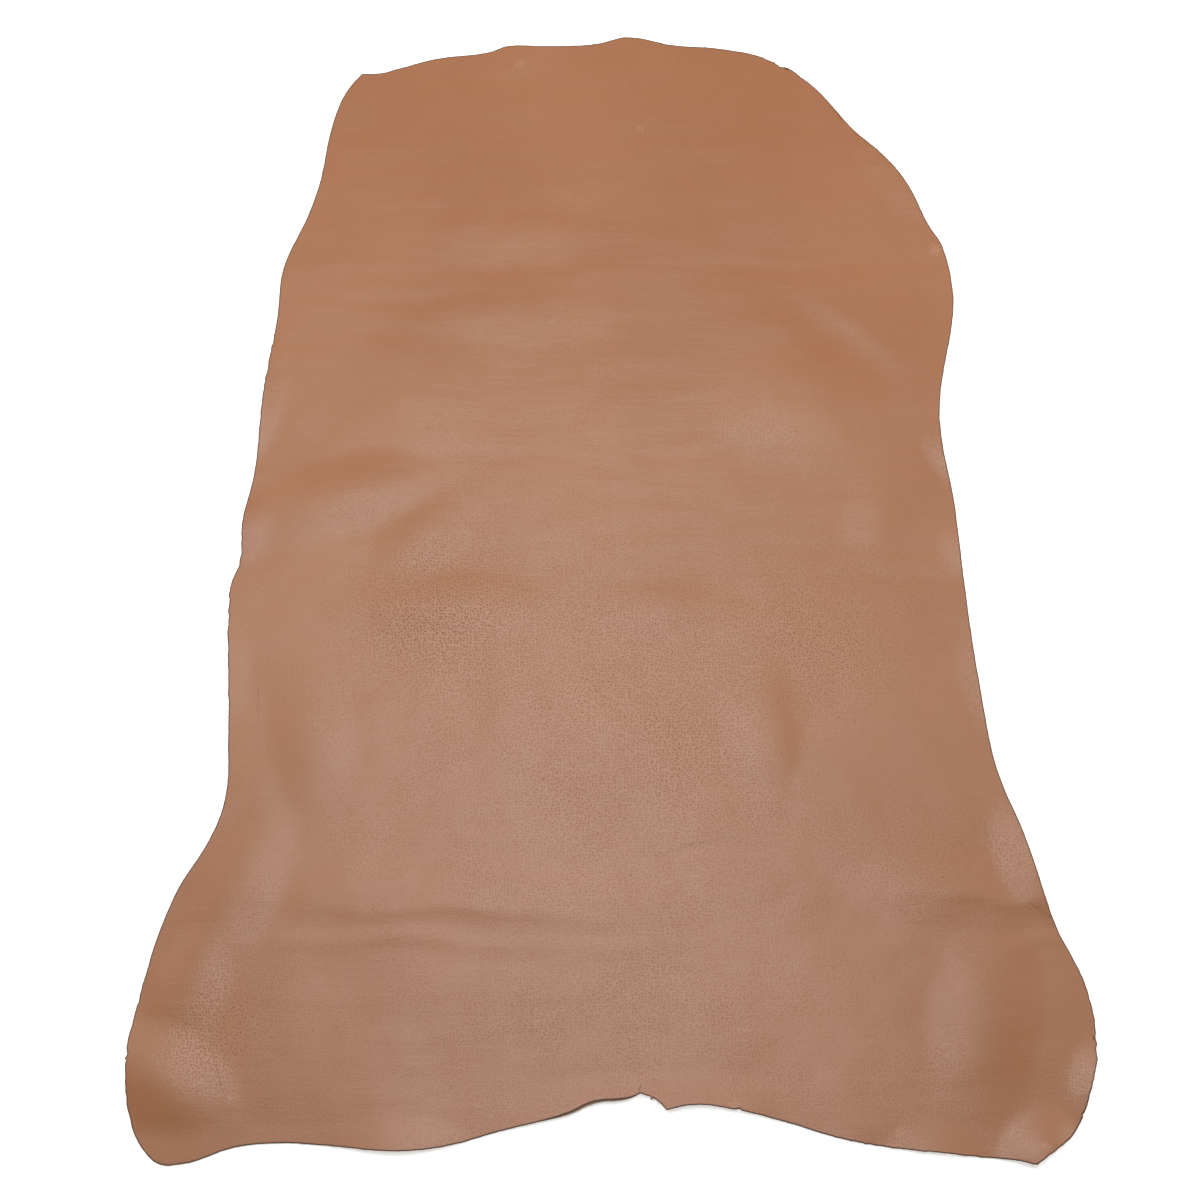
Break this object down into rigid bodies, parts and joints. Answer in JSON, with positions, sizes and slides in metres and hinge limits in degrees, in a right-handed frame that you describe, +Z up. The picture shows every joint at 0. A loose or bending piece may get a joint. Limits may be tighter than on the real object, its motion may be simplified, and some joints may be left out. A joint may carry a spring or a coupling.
{
  "type": "leather hide",
  "caption": "Whole tan leather hide, trimmed by hand and laid grain side up, with a rounded neck end, a slight waist and two flared hind lobes.",
  "frame": {"origin": "middle of the hide's box, on the surface that it lies on", "axes": "+Y along the backbone towards the neck end, +X across the hide to the right as seen from above with the neck away, +Z up out of the grain side"},
  "size_m": [0.9197, 1.217, 0.0094],
  "materials": {
    "leather": "semi-gloss tan full grain with small pores, a dark brown cut edge and a pale napped flesh side"
  },
  "bodies": {
    "root": {"hide": "leather"}
  },
  "joints": []
}
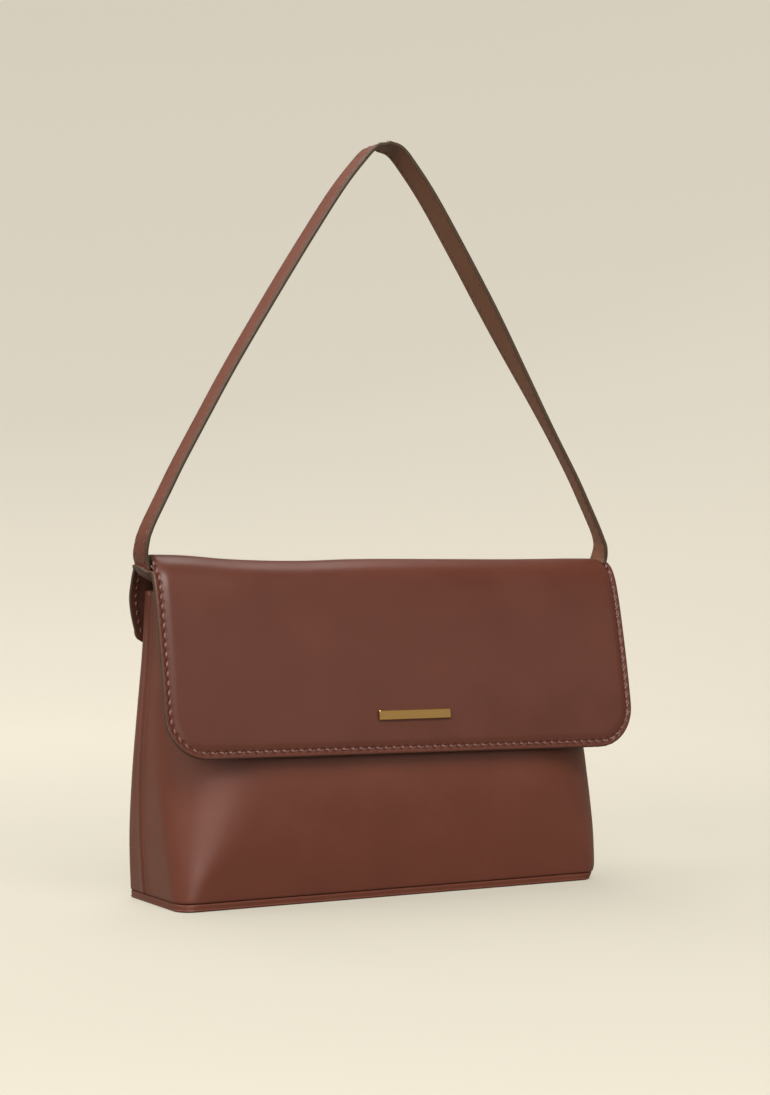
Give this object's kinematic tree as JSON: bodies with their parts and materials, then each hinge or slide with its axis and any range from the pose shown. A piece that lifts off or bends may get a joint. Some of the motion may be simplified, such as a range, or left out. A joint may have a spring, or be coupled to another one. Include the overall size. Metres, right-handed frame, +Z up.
{
  "type": "crossbody bag",
  "caption": "Slim leather shoulder bag: boxy body, front flap with a plain metal bar and magnetic snap, strap through slots in the flap's crown.",
  "frame": {"origin": "middle of the flat underside that the bag stands on", "axes": "+Z up, -Y towards the front, which the flap covers, and +X to the right as seen from the front"},
  "size_m": [0.2762, 0.0819, 0.3923],
  "materials": {
    "smooth_leather": "burgundy brown, smooth and softly glossy, with dark painted edges",
    "strap_leather": "burgundy brown, smooth, with dark painted edges",
    "lining_cloth": "plain woven, dark brown",
    "bonded_board": "bonded leather board, matt",
    "gold_metal": "polished pale gold plate",
    "snap_steel": "plain steel"
  },
  "bodies": {
    "bag_body": {"front_panel": "smooth_leather", "back_panel": "smooth_leather", "base_panel": "smooth_leather", "base_board": "bonded_board", "lining": "lining_cloth", "mouth_facing": "smooth_leather", "slip_pocket": "lining_cloth", "seam_tape_left": "lining_cloth", "seam_tape_right": "lining_cloth", "snap_socket": "gold_metal", "snap_magnet": "snap_steel", "snap_socket_washer": "snap_steel", "flap_crown": "smooth_leather", "flap_crown_lining": "smooth_leather", "strap_end_left": "strap_leather", "strap_end_right": "strap_leather"},
    "flap": {"flap_leather": "smooth_leather", "flap_stiffener": "bonded_board", "flap_lining": "smooth_leather", "metal_bar": "gold_metal", "metal_bar_washer": "snap_steel", "snap_stud": "gold_metal", "snap_stud_washer": "snap_steel"},
    "strap": {"strap_outer": "strap_leather", "strap_inner": "strap_leather"}
  },
  "joints": [
    {"name": "flap_hinge", "type": "hinge", "parent": "bag_body", "child": "flap", "pos_m": [0, -0.02342, 0.17149], "axis": [-1, 0, 0], "range_deg": [0, 135]},
    {"name": "strap_swing", "type": "hinge", "parent": "bag_body", "child": "strap", "pos_m": [0, -0.0125, 0.182], "axis": [-1, 0, 0], "range_deg": [-15, 85]}
  ]
}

Problem details: Return only the number of lines in the data that contain "piece".

The completed task: 2